Lorsqu'une clause est affectée d'une irrégularité tenant au caractère illicite de son contenu, la personne publique peut la modifier unilatéralement pour remédier à cette irrégularité, si elle est divisible. Si elle n’est pas divisible et que cette irrégularité est d’une gravité telle que, s’il était saisi, le juge du contrat annulerait ou résilierait le contrat, la personne publique peut, sous réserve de l'exigence de loyauté des relations contractuelles, le résilier unilatéralement.
Par une décision du 8 mars 2023, le Conseil d'Etat précise les possibilités de modification ou de résiliation unilatérales des contrats administratifs dont bénéficie la personne publique contractante lorsque son contrat comporte une clause illicite, selon que cette dernière soit divisible ou non du contrat.
En l’espèce, par trois délibérations du 16 décembre 2021, le comité syndical du syndicat intercommunal de la périphérie de Paris pour les énergies et les réseaux de communication (SIPPEREC) avait modifié unilatéralement trois contrats de concession afin de remédier à des clauses illicites que ces contrats comportaient.
Saisi par le préfet de Paris, préfet de la région Île-de-France, le juge du référé a suspendu l’exécution de ces délibérations. La SIPPEREC a interjeté appel devant la Cour administrative d’appel de Paris qui a confirmé l’ordonnance de première instance.
Saisi en cassation, le Conseil d'Etat annule l’ordonnance d’appel au motif qu’elle est entachée d’une erreur de droit dès lors que le juge d’appel a jugé que la modification unilatérale d'un contrat concédant un service public ne saurait être mise en œuvre au seul motif de purger le contrat de stipulations illicites.
A cet égard, le Conseil d’Etat rappelle sa jurisprudence constante (CE, 27 octobre 2010, Syndicat intercommunal des transports publics de Cannes le Cannet Mandelieu-la-Napoule, n° 318617) selon laquelle « en vertu des règles générales applicables aux contrats administratifs, la personne publique contractante peut unilatéralement apporter des modifications à un tel contrat dans l'intérêt général, son cocontractant étant tenu de respecter les obligations qui lui incombent en vertu du contrat ainsi modifié tout en ayant droit au maintien de l'équilibre financier du contrat » et que la personne publique peut résilier unilatéralement un contrat entaché d'une irrégularité d'une gravité telle que, s'il était saisi, le juge du contrat pourrait en prononcer l'annulation ou la résiliation, sans qu’il n’ait à saisir au préalable le juge et sous réserve de l’exigence de loyauté des relations contractuelles (CE, 10 juillet 2020, Société Comptoir Négoce Équipements, n° 430864).
Il précise néanmoins dans la présente décision que la personne publique doit prendre en compte le caractère divisible ou non de la clause illicite pour décider unilatéralement soit de le modifier soit de le résilier.

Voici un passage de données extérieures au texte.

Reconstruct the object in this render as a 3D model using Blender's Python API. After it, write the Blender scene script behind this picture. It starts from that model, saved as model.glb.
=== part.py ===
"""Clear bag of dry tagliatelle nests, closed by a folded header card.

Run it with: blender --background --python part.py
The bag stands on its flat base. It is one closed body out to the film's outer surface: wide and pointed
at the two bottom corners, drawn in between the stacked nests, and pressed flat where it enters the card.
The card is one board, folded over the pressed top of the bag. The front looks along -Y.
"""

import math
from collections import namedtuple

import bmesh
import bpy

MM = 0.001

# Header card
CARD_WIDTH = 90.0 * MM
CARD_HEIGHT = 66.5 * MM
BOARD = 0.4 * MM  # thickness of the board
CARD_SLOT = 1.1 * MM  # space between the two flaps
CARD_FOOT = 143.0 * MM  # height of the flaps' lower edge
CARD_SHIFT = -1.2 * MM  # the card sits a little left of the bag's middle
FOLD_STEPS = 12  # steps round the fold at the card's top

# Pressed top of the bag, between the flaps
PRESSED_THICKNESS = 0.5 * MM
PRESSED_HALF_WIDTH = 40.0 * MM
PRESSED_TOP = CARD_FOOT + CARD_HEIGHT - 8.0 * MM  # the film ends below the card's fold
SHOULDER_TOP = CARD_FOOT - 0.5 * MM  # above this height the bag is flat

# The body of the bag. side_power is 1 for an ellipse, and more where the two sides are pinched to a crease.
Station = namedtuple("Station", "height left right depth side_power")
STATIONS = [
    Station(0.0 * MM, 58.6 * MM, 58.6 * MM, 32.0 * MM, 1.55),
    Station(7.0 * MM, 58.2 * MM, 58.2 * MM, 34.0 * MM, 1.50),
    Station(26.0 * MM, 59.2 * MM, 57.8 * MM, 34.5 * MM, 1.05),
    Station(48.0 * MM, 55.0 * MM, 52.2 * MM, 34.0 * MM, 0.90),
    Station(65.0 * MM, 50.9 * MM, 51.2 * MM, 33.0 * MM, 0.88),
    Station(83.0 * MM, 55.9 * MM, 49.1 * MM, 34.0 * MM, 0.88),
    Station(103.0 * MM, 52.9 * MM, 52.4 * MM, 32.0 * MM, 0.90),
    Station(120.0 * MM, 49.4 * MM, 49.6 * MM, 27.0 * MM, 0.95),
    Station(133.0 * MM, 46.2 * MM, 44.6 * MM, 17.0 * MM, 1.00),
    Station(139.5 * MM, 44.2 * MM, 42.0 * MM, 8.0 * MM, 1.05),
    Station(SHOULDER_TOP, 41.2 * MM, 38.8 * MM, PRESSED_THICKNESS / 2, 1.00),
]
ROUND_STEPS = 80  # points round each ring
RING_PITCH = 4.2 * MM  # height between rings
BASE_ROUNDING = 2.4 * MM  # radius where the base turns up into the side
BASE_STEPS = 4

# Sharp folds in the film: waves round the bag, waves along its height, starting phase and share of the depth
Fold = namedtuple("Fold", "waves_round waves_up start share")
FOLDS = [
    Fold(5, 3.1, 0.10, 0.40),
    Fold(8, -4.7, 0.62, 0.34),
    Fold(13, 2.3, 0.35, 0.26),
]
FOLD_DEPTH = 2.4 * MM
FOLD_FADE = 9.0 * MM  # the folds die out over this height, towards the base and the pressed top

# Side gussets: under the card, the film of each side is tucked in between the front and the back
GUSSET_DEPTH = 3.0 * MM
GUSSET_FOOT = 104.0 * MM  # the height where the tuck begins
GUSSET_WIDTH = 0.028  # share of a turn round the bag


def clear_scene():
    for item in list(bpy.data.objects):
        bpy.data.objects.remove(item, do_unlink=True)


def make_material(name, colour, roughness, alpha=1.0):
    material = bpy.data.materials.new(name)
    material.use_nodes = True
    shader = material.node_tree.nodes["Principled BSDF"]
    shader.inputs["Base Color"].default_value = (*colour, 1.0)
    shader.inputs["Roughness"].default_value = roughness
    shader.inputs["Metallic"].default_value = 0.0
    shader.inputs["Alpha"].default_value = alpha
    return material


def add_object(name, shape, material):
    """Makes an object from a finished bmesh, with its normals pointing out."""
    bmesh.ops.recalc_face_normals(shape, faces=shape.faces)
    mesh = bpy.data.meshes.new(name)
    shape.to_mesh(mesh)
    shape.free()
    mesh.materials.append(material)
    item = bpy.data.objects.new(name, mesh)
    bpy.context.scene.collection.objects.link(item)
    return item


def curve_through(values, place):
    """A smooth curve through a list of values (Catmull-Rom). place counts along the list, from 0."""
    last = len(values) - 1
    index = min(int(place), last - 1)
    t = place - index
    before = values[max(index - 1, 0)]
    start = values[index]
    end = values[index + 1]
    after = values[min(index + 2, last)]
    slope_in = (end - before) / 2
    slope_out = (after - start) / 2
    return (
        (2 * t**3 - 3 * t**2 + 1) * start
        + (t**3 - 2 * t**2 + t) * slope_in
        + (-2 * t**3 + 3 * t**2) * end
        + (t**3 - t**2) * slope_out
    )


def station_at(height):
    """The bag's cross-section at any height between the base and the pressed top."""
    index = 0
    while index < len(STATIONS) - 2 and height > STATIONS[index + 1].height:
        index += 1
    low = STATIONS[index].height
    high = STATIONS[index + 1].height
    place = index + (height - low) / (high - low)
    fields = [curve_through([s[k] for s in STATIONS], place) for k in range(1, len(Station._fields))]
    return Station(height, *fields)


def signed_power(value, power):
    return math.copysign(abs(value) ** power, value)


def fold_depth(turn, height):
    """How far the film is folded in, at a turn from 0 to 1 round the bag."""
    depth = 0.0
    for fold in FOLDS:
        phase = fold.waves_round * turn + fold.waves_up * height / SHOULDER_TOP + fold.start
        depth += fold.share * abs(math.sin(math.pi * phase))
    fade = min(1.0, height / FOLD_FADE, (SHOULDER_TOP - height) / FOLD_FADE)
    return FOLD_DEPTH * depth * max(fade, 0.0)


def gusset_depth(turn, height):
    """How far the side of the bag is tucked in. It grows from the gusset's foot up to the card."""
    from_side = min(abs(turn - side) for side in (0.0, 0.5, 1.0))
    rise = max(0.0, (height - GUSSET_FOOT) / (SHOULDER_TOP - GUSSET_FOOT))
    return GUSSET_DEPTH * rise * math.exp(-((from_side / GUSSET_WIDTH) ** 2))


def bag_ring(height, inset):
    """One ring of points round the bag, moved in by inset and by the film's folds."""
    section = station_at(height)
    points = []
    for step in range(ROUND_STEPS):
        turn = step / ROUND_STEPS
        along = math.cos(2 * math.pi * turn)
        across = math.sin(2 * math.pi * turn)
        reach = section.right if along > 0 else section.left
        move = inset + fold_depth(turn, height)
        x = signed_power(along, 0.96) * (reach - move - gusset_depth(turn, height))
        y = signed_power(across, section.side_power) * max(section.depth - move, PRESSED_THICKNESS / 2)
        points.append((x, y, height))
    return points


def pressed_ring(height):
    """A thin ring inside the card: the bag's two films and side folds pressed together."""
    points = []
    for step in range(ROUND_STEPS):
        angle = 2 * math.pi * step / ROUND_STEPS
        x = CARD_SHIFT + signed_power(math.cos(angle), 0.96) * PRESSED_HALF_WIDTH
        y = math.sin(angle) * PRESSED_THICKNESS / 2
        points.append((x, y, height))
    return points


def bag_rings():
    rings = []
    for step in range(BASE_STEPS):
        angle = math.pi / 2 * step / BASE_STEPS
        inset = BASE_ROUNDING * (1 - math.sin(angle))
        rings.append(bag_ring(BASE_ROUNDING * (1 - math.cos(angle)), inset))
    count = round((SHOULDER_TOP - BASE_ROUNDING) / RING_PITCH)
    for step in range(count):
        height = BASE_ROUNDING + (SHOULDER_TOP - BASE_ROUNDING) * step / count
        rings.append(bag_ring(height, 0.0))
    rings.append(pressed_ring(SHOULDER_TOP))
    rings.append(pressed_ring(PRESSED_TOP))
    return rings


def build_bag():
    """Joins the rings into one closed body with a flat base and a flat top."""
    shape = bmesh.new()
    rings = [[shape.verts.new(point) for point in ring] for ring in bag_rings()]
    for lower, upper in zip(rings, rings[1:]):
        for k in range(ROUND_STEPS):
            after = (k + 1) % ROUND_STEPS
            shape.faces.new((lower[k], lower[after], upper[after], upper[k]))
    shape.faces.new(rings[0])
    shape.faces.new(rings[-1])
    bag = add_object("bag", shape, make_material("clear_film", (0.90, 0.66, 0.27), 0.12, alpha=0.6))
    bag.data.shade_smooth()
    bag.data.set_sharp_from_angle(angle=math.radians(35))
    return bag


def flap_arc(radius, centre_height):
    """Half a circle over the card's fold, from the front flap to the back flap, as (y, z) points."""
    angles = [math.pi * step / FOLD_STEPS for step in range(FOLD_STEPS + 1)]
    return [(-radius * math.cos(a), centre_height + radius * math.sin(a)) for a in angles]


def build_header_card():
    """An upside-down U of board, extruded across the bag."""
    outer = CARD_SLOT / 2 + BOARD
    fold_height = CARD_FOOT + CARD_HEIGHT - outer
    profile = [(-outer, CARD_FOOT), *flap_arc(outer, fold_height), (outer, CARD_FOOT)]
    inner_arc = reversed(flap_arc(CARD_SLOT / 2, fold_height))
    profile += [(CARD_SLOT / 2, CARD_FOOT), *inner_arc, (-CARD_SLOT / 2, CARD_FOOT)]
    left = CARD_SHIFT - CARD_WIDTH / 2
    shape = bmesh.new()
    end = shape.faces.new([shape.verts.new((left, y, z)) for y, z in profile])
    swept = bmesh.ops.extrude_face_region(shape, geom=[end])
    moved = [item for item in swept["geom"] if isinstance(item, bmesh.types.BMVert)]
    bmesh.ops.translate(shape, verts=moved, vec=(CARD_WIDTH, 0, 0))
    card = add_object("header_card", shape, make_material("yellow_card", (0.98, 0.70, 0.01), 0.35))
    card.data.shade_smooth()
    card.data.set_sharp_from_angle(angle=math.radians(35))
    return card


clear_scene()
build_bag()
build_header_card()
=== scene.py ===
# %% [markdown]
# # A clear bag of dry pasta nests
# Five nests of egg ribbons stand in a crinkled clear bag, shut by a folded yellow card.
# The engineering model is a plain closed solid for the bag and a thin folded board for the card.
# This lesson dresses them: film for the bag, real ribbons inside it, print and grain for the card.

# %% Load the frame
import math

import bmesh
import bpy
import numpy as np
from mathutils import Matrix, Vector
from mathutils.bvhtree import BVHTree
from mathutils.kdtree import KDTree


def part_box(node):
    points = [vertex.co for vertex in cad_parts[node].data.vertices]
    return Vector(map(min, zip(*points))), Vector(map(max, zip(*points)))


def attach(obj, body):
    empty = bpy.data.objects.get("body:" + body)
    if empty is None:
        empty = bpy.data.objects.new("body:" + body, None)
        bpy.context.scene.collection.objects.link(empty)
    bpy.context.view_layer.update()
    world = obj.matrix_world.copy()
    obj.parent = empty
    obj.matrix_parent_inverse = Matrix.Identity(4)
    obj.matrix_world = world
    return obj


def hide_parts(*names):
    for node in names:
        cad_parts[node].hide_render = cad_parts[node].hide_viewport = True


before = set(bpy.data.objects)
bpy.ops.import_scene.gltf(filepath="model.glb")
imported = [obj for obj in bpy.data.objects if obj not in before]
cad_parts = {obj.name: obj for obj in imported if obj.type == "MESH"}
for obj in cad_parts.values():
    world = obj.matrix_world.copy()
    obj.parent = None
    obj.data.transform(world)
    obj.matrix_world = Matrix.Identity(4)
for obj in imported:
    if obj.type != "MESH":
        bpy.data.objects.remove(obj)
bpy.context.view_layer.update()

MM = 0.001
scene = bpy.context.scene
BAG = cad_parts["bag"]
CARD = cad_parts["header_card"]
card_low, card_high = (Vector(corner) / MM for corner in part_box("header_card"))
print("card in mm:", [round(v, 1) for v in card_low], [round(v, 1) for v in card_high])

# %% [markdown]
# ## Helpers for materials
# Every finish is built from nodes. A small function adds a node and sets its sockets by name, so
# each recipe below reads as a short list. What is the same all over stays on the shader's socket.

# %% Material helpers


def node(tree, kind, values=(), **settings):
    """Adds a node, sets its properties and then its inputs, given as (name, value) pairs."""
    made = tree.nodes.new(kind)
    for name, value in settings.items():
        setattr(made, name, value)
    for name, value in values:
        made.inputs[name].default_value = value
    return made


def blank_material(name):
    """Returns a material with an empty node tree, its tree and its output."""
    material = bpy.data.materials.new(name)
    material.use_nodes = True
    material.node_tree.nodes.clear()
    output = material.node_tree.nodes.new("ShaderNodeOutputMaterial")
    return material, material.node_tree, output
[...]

En effet, il estime que « la personne publique peut ainsi, lorsqu'une clause du contrat est affectée d'une irrégularité tenant au caractère illicite de son contenu et à condition qu'elle soit divisible du reste du contrat, y apporter de manière unilatérale les modifications permettant de remédier à cette irrégularité. Si la clause n'est pas divisible du reste du contrat et que l'irrégularité qui entache le contrat est d'une gravité telle que, s'il était saisi, le juge du contrat pourrait en prononcer l'annulation ou la résiliation, la personne publique peut, sous réserve de l'exigence de loyauté des relations contractuelles, résilier unilatéralement le contrat sans qu'il soit besoin qu'elle saisisse au préalable le juge ».

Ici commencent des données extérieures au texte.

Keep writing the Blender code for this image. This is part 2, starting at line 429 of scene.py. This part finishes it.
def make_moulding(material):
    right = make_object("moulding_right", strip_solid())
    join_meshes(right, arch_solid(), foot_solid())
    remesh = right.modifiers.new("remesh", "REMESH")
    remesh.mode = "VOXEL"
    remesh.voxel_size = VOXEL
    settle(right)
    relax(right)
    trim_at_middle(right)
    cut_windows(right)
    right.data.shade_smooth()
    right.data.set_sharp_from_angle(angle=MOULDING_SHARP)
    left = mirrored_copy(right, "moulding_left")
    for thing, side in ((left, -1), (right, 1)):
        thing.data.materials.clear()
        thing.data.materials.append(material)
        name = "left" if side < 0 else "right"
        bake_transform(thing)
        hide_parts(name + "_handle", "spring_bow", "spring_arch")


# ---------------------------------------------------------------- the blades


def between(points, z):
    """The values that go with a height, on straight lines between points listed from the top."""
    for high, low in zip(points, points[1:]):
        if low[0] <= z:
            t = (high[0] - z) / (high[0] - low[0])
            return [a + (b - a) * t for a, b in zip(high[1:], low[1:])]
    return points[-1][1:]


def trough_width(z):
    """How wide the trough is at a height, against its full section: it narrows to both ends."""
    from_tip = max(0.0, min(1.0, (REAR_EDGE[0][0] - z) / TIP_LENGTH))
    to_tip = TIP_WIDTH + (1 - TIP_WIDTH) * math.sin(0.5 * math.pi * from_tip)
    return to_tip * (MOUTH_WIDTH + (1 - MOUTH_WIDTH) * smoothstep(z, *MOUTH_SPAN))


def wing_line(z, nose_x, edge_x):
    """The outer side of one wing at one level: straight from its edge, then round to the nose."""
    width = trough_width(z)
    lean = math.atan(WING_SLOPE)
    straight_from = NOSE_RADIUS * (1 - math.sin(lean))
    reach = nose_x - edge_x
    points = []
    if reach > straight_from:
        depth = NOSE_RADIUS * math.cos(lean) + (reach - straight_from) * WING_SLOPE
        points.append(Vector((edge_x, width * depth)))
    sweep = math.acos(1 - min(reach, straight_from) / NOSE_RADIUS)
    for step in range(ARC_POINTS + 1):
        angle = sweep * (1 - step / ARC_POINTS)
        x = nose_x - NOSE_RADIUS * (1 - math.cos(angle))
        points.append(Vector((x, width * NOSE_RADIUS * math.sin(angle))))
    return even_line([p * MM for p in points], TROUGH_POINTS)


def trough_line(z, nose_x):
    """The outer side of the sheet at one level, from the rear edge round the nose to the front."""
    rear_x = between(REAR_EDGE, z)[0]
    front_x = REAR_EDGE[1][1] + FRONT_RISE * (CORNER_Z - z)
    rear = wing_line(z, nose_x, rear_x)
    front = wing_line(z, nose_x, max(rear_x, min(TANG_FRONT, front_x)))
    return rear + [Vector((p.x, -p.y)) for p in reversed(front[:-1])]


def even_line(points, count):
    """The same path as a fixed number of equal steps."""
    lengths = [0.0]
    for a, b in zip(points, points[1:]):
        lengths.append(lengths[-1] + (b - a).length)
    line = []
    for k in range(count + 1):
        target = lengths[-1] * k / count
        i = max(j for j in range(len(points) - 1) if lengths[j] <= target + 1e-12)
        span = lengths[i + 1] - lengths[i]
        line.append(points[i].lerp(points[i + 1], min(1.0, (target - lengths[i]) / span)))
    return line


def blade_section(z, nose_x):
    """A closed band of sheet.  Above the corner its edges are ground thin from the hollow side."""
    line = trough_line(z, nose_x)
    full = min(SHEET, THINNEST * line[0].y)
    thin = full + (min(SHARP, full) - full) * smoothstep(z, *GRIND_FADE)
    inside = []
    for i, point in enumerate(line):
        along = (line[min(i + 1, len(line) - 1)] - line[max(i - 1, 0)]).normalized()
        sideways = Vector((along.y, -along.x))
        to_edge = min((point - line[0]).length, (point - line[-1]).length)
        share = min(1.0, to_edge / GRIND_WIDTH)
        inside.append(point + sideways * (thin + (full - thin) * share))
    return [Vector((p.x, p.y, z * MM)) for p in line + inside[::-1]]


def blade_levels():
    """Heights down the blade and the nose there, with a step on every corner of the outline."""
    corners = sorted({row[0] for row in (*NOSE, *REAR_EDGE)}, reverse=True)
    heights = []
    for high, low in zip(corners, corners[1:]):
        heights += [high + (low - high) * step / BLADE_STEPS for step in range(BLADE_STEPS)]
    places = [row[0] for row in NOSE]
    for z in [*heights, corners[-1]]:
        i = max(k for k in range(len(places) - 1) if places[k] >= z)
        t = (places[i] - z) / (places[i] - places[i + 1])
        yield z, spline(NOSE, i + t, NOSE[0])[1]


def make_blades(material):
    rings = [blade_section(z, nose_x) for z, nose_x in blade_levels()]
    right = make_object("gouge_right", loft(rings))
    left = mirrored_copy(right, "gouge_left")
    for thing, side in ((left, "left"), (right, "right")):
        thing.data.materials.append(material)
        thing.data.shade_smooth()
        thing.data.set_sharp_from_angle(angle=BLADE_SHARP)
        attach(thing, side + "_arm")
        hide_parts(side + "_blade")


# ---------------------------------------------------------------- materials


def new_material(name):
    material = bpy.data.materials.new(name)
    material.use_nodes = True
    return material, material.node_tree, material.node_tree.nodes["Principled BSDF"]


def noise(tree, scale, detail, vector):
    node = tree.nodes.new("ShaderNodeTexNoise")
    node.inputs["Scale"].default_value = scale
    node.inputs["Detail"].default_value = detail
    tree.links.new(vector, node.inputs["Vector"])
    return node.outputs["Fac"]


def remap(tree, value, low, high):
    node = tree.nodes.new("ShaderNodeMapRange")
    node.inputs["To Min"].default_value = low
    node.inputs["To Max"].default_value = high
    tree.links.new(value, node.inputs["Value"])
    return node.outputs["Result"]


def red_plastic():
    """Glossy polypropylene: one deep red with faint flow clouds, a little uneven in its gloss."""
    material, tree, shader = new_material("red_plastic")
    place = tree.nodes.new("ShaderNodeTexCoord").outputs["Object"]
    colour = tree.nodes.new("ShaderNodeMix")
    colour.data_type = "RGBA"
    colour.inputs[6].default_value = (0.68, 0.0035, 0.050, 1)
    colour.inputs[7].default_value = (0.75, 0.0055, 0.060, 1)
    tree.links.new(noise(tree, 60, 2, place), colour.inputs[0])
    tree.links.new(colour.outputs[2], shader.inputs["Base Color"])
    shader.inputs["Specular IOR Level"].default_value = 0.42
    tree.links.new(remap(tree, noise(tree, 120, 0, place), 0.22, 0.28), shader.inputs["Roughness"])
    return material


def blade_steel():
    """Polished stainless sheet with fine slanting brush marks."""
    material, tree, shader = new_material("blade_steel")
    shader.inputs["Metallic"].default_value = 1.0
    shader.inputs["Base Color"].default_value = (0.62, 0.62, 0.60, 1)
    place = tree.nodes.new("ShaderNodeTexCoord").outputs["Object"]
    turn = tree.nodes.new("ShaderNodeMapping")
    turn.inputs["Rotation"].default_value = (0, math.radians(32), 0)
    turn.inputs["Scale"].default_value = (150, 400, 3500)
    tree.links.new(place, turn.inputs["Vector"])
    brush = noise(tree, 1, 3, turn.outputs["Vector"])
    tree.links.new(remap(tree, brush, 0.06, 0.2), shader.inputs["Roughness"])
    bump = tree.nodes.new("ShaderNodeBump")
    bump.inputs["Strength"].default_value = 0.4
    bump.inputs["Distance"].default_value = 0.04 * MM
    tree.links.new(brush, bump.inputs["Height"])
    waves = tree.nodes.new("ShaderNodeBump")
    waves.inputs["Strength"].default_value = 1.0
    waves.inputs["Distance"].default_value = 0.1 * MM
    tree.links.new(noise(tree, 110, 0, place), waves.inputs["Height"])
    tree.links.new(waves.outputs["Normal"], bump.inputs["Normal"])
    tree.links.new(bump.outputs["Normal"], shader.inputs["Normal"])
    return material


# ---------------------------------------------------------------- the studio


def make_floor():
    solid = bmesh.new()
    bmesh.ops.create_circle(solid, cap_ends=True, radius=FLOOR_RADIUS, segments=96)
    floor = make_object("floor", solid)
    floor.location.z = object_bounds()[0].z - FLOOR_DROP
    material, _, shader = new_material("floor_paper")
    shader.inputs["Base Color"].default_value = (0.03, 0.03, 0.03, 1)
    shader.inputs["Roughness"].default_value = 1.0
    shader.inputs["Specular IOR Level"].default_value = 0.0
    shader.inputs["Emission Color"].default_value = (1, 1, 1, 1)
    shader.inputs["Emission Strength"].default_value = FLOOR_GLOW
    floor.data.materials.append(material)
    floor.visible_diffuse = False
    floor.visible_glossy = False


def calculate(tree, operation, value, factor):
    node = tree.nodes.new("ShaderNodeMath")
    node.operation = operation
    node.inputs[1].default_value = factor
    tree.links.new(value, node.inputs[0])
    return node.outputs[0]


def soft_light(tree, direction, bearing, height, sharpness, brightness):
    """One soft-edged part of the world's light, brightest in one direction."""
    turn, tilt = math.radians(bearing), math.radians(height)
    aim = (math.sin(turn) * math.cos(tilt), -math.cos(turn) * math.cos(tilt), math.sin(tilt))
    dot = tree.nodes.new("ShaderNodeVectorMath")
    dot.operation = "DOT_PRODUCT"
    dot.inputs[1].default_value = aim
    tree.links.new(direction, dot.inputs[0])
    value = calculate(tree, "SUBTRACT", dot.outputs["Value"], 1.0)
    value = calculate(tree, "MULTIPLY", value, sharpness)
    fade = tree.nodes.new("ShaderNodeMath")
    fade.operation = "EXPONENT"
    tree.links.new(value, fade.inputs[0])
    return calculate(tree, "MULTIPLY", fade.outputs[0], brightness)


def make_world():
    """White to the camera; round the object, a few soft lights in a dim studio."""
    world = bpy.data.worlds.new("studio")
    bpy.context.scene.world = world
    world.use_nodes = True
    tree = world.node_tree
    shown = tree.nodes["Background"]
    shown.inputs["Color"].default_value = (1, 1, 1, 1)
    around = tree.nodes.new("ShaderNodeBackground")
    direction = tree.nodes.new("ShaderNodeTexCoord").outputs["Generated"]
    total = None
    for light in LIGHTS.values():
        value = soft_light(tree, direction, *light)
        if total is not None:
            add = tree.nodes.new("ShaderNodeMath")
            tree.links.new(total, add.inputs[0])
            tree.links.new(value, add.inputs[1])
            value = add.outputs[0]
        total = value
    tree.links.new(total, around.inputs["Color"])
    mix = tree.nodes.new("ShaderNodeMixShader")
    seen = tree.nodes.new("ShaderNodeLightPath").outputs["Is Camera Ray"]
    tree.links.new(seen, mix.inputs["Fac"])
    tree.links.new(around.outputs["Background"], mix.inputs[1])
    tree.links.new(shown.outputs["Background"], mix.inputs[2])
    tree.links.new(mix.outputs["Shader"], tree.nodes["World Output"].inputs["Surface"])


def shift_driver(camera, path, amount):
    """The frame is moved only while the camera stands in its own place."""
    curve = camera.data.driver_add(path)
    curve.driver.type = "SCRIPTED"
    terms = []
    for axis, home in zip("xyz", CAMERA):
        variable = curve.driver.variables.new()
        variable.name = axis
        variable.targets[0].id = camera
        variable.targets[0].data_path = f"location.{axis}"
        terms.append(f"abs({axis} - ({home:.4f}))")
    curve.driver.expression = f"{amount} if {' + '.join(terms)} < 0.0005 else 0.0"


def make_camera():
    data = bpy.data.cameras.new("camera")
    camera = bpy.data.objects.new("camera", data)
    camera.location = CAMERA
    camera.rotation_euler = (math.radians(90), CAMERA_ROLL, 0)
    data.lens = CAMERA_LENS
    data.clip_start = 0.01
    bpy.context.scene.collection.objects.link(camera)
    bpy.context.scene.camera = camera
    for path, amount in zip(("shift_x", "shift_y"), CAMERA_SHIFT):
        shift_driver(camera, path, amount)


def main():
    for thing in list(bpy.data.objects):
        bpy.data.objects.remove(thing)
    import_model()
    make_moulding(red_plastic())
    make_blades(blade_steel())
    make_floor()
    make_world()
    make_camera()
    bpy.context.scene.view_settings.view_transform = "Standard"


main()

Cette jurisprudence doit cependant être mise en perspective avec les règles européennes et nationales de la commande publique encadrant les modifications unilatérales ou conventionnelles des contrats qualifiables de contrat de la commande publique (Avis CE, Assemblée générale, 15 septembre 2022, relatif aux possibilités de modification du prix ou des tarifs des contrats de la commande publique et aux conditions d’application de la théorie de l’imprévision, n° 405540).